Rule: I like Jason Day because he can hit his 2 iron off the tee to keep it in play, but still hit it far enough to hit mid to short irons into greens, and he hits to ball so high, he can hold the firm greens. And he’s on such a run, how do you bet against him?
Loughry: Jason Day. I hate to sound like a broken record (is that dating myself), but he’s going to be very difficult to beat with his length and touch on the green. Spieth I like for his putting, but his length may cost him (lack thereof in comparison). Sure shaping up to be a beauty though with the big three all winning in recent weeks. PS, hope the Stanley Cup makes an appearance. That Mario Lemieux guy is a member at Oakmont, don’t you know. Maybe Kessel brings it down the street, apparently he likes to golf and fish.
Deeks: Johnny Miller. I think he’ll surprise everyone on Sunday. (What? He’s not playing?! Oh. Well then, that Australian kid from Columbus, Ohio…)
Quinn: As mentioned before around the Table, when Day is on his game he’s the best driver of the ball, has a better short game than Rory, and is as good a putter as the game’s best putter, Spieth. And on Oakmont’s unforgiving fairways, Day can hit it plenty long enough with his driving iron. Not having to hit driver will be a big advantage. If he’s rolling it, Day should win it.
Kenesky: You would think Zach Johnson would be perfect to handle the conditions, but I think Jason Day will be contending come Sunday afternoon. With the conditions they’re expecting, his towering approach shots will be the deciding factor when attempting to hold greens down the stretch and give him the best opportunity to make rare birds.

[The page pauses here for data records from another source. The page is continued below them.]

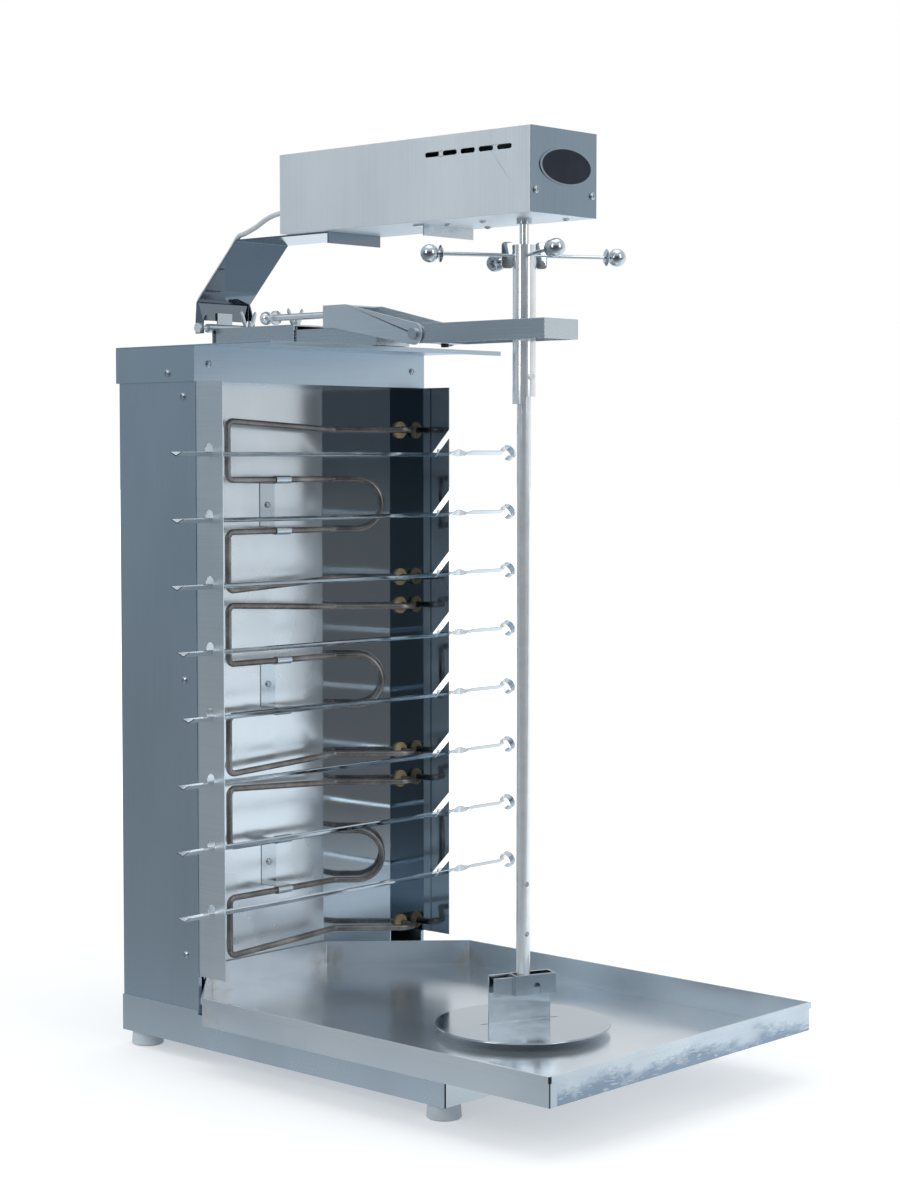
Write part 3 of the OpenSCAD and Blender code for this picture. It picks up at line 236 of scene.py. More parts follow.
def brushed_metal(name, colour, rough, grain=(1, 1, 1), grain_depth=2e-6, dents=0.0004,
        metallic=1.0, painted_front_and_seam_of=None, line_share=1.0):
    """Rolled and brushed sheet: fine lines along grain, slow waves of the sheet (dents), and hand marks.

    line_share says how much the lines show in tone and gloss, and painted_front_and_seam_of names a node
    whose front is painted paler, as painted light, and whose left corner has a dark seam.
    """
    material, shader = new_material(name)
    g = Graph(material)
    lines = g.noise(GRAIN_SCALE, grain, detail=1)
    waves = g.noise(3.2, detail=2, shift=(3, 1, 7))
    smears = g.noise(8, (1, 1, 0.6), detail=5, rough=0.6, shift=(5, 2, 1))
    line_tone, line_gloss = GRAIN_TONE * line_share, GRAIN_GLOSS * line_share
    tone = g.math("ADD", g.math("MULTIPLY", lines, line_tone), g.math("MULTIPLY", smears, 1 - line_tone))
    toned = g.colours(tone, [(0.37, shade(colour, 0.955)), (0.5, colour), (0.64, shade(colour, 1.035))])
    if painted_front_and_seam_of:
        toned = painted_light_front_and_seam(g, toned, painted_front_and_seam_of)
    g.link(toned, shader.inputs["Base Color"])
    spread = g.math("ADD", g.ramp(smears, -HAND_MARKS, HAND_MARKS), g.ramp(lines, -line_gloss, line_gloss))
    roughness = g.math("ADD", rough, g.math("MULTIPLY", spread, rough * 0.5))
    g.link(roughness, shader.inputs["Roughness"])
    shader.inputs["Metallic"].default_value = metallic
    slow = g.bump(waves, dents)
    g.link(g.bump(lines, grain_depth, below=slow), shader.inputs["Normal"])
    return material


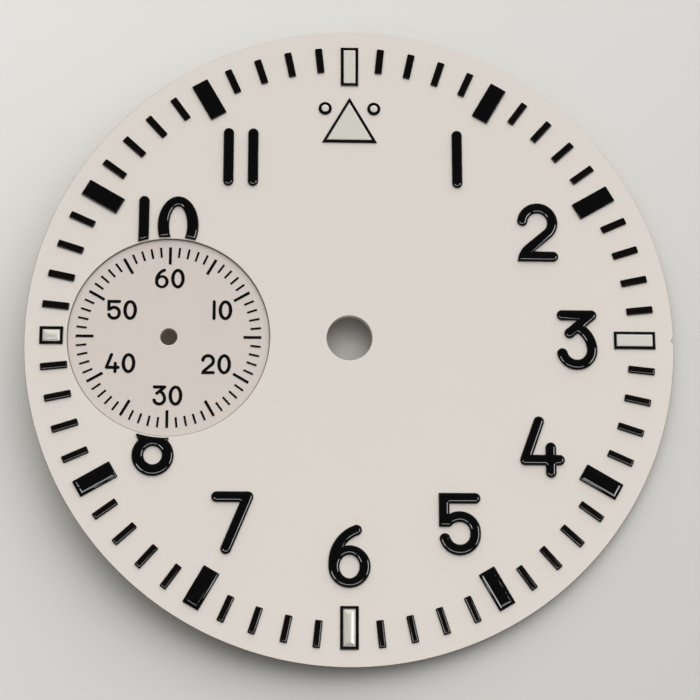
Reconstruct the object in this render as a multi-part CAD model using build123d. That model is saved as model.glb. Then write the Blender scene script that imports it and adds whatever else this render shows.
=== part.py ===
from build123d import *
from dataclasses import dataclass
import math
import os

# A dial for a hand-wound watch movement, with small seconds at nine o'clock.
# All lengths are in millimetres. The origin is on the axis of the centre hole, in the back
# face that lies on the movement. +X points to three o'clock, +Y to twelve, +Z out of the face.
# Clock angles are in degrees, clockwise from twelve.

# Holes for the movement: the hands' centre hole, and the small seconds on the nine o'clock side
centre_hole_diameter = 2.76
seconds_offset = 10.82
seconds_hole_diameter = 1.03
cut_overrun = 1.0

# Small seconds: an opening in the blank, over a separate disc let into the back
seconds_opening_diameter = 12.06
seconds_disc_thickness = 0.2
seconds_ledge = 0.6
seconds_seat_clearance = 0.03

# Chapter ring: its minute marks start just outside the small seconds, and all marks end on one circle
minute_mark_length = 1.6
minute_mark_width = 0.43
minute_mark_height = 0.16
minute_mark_bevel = 0.07
opening_to_marks = 0.03
hour_block_length = 2.44
hour_block_width = 1.05
hour_block_height = 0.2
hour_block_bevel = 0.1

# Framed hour marks at the quarters. The one at nine is shortened by the small seconds.
hour_frame_length = 2.5
hour_frame_width = 1.07
opening_to_frame = 0.24
frame_line = 0.165
frame_height = 0.1

# Luminous fill, poured inside each frame
fill_height = 0.16
fill_bevel = 0.05
fill_clearance = 0.01

# Blank: its rim lies a margin outside the chapter ring
track_margin = 1.02
plate_thickness = 0.5
rim_bevel = 0.1

# Locating notch in the rim at three o'clock
notch_depth = 0.19
notch_width = 0.46
notch_tip_round = 0.05
notch_mouth_round = 0.2

# Dial feet, butted to the back on a small weld flange
foot_diameter = 0.9
foot_length = 1.5
foot_flange_diameter = 1.5
foot_flange_thickness = 0.12
foot_tip_chamfer = 0.15
foot_to_rim = 2.5
foot_degrees = {"dial_foot_1": 25, "dial_foot_2": 205}

# Triangle under the framed mark at twelve, with a dot on each side of its point
triangle_side = 3.36
triangle_to_frame = 0.77
dot_radius = 0.4
dot_spread = 1.5
dot_drop = 0.71

# Hour numerals, on a circle inside the hour blocks
numeral_height = 3.66
numeral_width = 2.45
numeral_stroke = 0.61
numeral_relief = 0.2
numeral_bevel = 0.11
numeral_to_blocks = 1.11
numeral_degrees = {1: 30.3, 2: 59.7, 3: 90, 4: 119.7, 5: 149.8, 6: 180, 7: 211.7, 11: 329.5}
numeral_radius_shares = {1: 1.0, 2: 1.015, 3: 1.047, 4: 1.008, 5: 0.986, 6: 0.998, 7: 1.0, 11: 1.0}

# Eight and ten stand at the small seconds and are cut short a margin outside its opening
eight_to_opening = 0.6
eight_degrees = 186.8
ten_to_opening = 0.86
ten_degrees = 3.6
opening_margin = 0.13

# Small-seconds scale, printed flat on the disc
scale_to_opening = 0.5
scale_long_length = 1.05
scale_long_width = 0.155
scale_short_length = 0.61
scale_short_width = 0.11
print_height = 0.03
seconds_numeral_height = 1.2
seconds_numeral_width = 0.8
seconds_numeral_stroke = 0.17
seconds_numeral_to_scale = 0.58
seconds_numeral_radius_shares = {10: 1.01, 20: 1.0, 30: 1.085, 40: 0.99, 50: 0.985, 60: 1.09}

# Shares of the pen's reach to the side and rise up or down that place the strokes of a digit
two_leg_share = 0.78
three_bar_start_share = -0.94
three_stub_shares = (-0.46, 0.27)
three_bowl_top_shares = (0.1, 0.5)
four_top_share = -0.17
four_bar_share = -0.515
four_stem_shares = (0.5, -0.03)
four_width_share = 1.08
five_foot_share = 0.646
five_side_share = 0.208
five_shoulder_shares = (-0.95, -0.547)
six_tail_share = 0.45
six_side_share = 0.15
six_hole_shares = (0.97, 1.13)
seven_foot_share = -0.37
eight_lower_share = 0.669
eight_upper_shares = (0.82, 0.549)
eight_waist_share = 1.16
eight_side_share = 1.1
zero_side_share = 1.1
ten_pitch_share = 0.565
eleven_pitch_share = 0.41
pair_pitch_share = 0.8

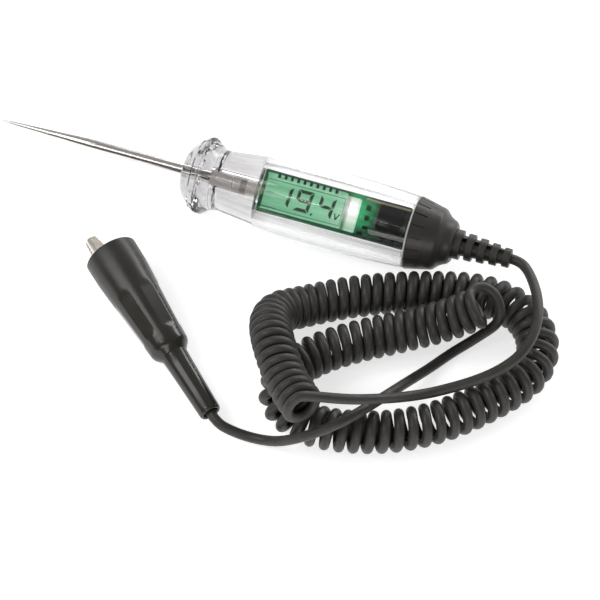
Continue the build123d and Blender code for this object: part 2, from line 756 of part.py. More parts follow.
def jaw_tube(end):
    """Closed-nosed tube that both jaws are cut from: it flares, then runs straight to the end."""
    with BuildPart() as tube:
        with BuildSketch(across(CLIP, JAW_TIP_S)):
            RectangleRounded(NOSE_W - 1.2, NOSE_H - 1.2, 1.0)
        with BuildSketch(across(CLIP, JAW_TIP_S + 0.6)):
            RectangleRounded(NOSE_W, NOSE_H, 1.3)
        with BuildSketch(across(CLIP, FLARE_S)):
            RectangleRounded(JAW_W, JAW_H, 1.4)
        loft(ruled=True)
        with BuildSketch(across(CLIP, JAW_TIP_S + 0.9)):
            RectangleRounded(NOSE_W - 2 * SHEET, NOSE_H - 2 * SHEET, 0.5)
        with BuildSketch(across(CLIP, FLARE_S)):
            RectangleRounded(JAW_W - 2 * SHEET, JAW_H - 2 * SHEET, 0.7)
        loft(ruled=True, mode=Mode.SUBTRACT)
        if end > FLARE_S:
            with BuildSketch(across(CLIP, FLARE_S)):
                RectangleRounded(JAW_W, JAW_H, 1.4)
                RectangleRounded(JAW_W - 2 * SHEET, JAW_H - 2 * SHEET, 0.7, mode=Mode.SUBTRACT)
            extrude(amount=end - FLARE_S)
    return tube.part


REAR_S = 31.0
nose = jaw_tube(REAR_S)
with BuildPart() as clip_lower_jaw:
    add(nose)
    with BuildSketch(CLIP_SIDE):
        Polygon(
            (JAW_TIP_S - 1, -6), (JAW_TIP_S - 1, -0.08), *tooth_line(-0.08, -TOOTH_H), (7.6, -0.1),
            (9.6, 1.9), (14.0, 1.9), (20.0, -1.7), (REAR_S + 1, -2.7), (REAR_S + 1, -6),
            align=None,
        )
    extrude(amount=JAW_W, both=True, mode=Mode.INTERSECT)
    with BuildSketch(CLIP_SIDE):
        Polygon(
            (REAR_S - 0.5, -JAW_H / 2), (CRIMP_S[0] - 1.5, -CORD_R - SHEET), (CRIMP_S[0] + 0.5, -CORD_R - SHEET),
            (CRIMP_S[0] + 0.5, -CORD_R - 0.1), (CRIMP_S[0] - 1.5, -CORD_R - 0.1), (REAR_S - 0.5, -JAW_H / 2 + SHEET),
            align=None,
        )
    extrude(amount=1.5, both=True)
    with BuildSketch(across(BOOT, CRIMP_S[0])):
        Circle(CORD_R + SHEET)
        Circle(CORD_R, mode=Mode.SUBTRACT)
    extrude(amount=CRIMP_S[1] - CRIMP_S[0])
    with BuildSketch(CLIP_SIDE):
        with Locations((PIVOT_S, 0)):
            Circle(PIN_R)
    extrude(amount=JAW_W, both=True, mode=Mode.SUBTRACT)
save(clip_lower_jaw.part, "clip_lower_jaw")

EAR_OUT = JAW_W / 2 + 0.8
LEVER_S = 28.0
LEVER_H = 4.6
nose = jaw_tube(6.0)
with BuildPart() as clip_upper_jaw:
    add(nose)
    with BuildSketch(CLIP_SIDE):
        Polygon(
            (JAW_TIP_S - 1, 6), (JAW_TIP_S - 1, 0.08), *tooth_line(0.08, TOOTH_H), (6, 0.08), (6, 6),
            align=None,
        )
    extrude(amount=JAW_W, both=True, mode=Mode.INTERSECT)
    with BuildSketch(CLIP_SIDE):
        Polygon((4.6, 0.08), (6.0, 0.08), (6.0, JAW_H / 2), (4.6, JAW_H / 2), align=None)
    extrude(amount=EAR_OUT, both=True)
    with BuildSketch(CLIP_SIDE):
        Polygon(
            (5.0, 0.08), (6.9, 0.08), (8.8, -1.6), (12.0, -2.2), (15.4, -1.6), (19.0, 1.6), (LEVER_S, 3.1),
            (LEVER_S, LEVER_H), (13.0, JAW_H / 2), (5.0, JAW_H / 2),
            align=None,
        )
    extrude(amount=EAR_OUT, both=True)
    with BuildSketch(CLIP_SIDE):
        Polygon(
            (6.0, -4), (LEVER_S + 1, -4), (LEVER_S + 1, LEVER_H - SHEET + 0.1), (13.1, JAW_H / 2 - SHEET),
            (6.0, JAW_H / 2 - SHEET),
            align=None,
        )
    extrude(amount=EAR_OUT - SHEET, both=True, mode=Mode.SUBTRACT)
    with BuildSketch(CLIP_SIDE):
        Polygon((4.0, -4), (6.8, -4), (6.8, JAW_H / 2 - SHEET - 0.2), (4.0, JAW_H / 2 - SHEET - 0.2), align=None)
    extrude(amount=JAW_W / 2 - SHEET - 0.2, both=True, mode=Mode.SUBTRACT)
    with BuildSketch(CLIP_SIDE):
        with Locations((PIVOT_S, 0)):
            Circle(PIN_R + 0.08)
    extrude(amount=JAW_W, both=True, mode=Mode.SUBTRACT)
save(clip_upper_jaw.part, "clip_upper_jaw")

with BuildPart() as jaw_pin:
    with BuildSketch(CLIP_SIDE):
        with Locations((PIVOT_S, 0)):
            Circle(PIN_R)
    extrude(amount=EAR_OUT + 0.1, both=True)
    for side in (1, -1):
        with BuildSketch(CLIP_SIDE.offset(side * (EAR_OUT + 0.1))):
            with Locations((PIVOT_S, 0)):
                Circle(1.6)
        extrude(amount=side * 0.5)
save(jaw_pin.part, "jaw_pin")

COIL_WIRE = 0.4
SPRING_R = PIN_R + 0.15 + COIL_WIRE
SPRING_TURNS = 4
SPRING_PITCH = 0.9
spring_w = SPRING_TURNS * SPRING_PITCH
with BuildPart() as jaw_spring:
    helix_at = CLIP_SIDE * Location((PIVOT_S, 0, -spring_w / 2))
    wound = helix_at * Helix(SPRING_PITCH, spring_w, SPRING_R)
    with BuildSketch(Plane(origin=wound @ 0, z_dir=wound % 0)):
        Circle(COIL_WIRE)
    sweep(path=wound, is_frenet=True)
    for at, reach, rise in ((wound @ 0, 11.0, -1.9), (wound @ 1, 11.0, 3.0)):
        start = CLIP_SIDE.to_local_coords(at)
        end = CLIP_SIDE.from_local_coords(Vector(PIVOT_S + reach, rise, start.Z))
        with BuildSketch(Plane(origin=at, z_dir=end - at)):
            Circle(COIL_WIRE)
        extrude(amount=(end - at).length)
save(jaw_spring.part, "jaw_spring")

pieces = sorted(name for name in os.listdir("parts") if name.endswith(".step"))
print(len(pieces), "pieces written")
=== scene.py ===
import json
from math import cos, pi, radians, sin, sqrt

import bmesh
import bpy
from mathutils import Matrix, Vector


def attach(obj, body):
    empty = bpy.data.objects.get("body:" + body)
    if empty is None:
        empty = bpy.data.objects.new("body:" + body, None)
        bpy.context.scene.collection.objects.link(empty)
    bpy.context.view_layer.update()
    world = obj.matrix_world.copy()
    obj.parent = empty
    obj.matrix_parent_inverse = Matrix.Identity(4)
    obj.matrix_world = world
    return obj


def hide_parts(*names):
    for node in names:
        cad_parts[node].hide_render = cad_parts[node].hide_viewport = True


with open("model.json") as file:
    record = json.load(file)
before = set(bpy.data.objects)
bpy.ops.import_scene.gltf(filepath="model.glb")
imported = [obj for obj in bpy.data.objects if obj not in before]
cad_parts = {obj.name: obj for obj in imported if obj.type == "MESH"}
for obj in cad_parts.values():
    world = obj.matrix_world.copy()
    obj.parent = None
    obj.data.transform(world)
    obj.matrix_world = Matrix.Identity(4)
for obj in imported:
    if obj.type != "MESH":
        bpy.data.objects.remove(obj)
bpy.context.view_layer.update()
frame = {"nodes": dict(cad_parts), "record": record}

MM = 0.001
AXIS_Z = 15.6  # height of the handle's axis, mm
scene = bpy.context.scene
nodes = frame["nodes"]

# ------------------------------------------------------------------ camera
CAMERA_AT = Vector((0.22972, -0.63319, 0.97247))
TARGET = Vector((0.03243, -0.03874, 0.008))
LENS = 179.82
SENSOR = 36.0
scene.view_settings.view_transform = "Standard"
camera = bpy.data.objects.new("camera", bpy.data.cameras.new("camera"))
scene.collection.objects.link(camera)
camera.location = CAMERA_AT
camera.rotation_euler = (TARGET - CAMERA_AT).to_track_quat("-Z", "Y").to_euler()
camera.data.lens = LENS
camera.data.sensor_width = SENSOR
camera.data.clip_start = 0.05
scene.camera = camera


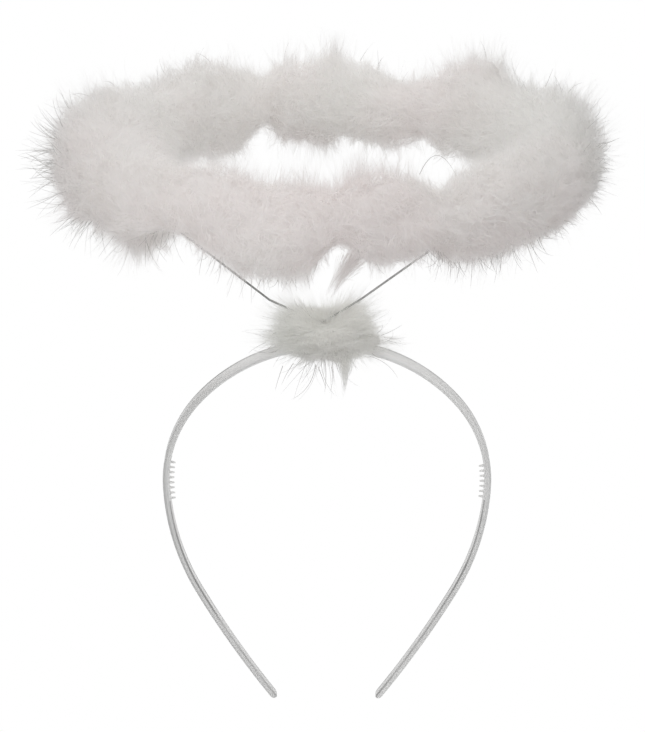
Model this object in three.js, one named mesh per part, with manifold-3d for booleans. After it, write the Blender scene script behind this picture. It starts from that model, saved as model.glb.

Mumford: The smart money is likely on the Big 3 and maybe DJ and Phil. I’ll go out on a limb here and pick Patrick Reed. He’s long enough and his putting has been pretty good of late but more importantly, he’s second in overall scrambling which I think might be the X factor at Oakmont. Getting up and down from that gnarly rough with those slick greens will require consummate skill and Reed looks like he’s got his act together.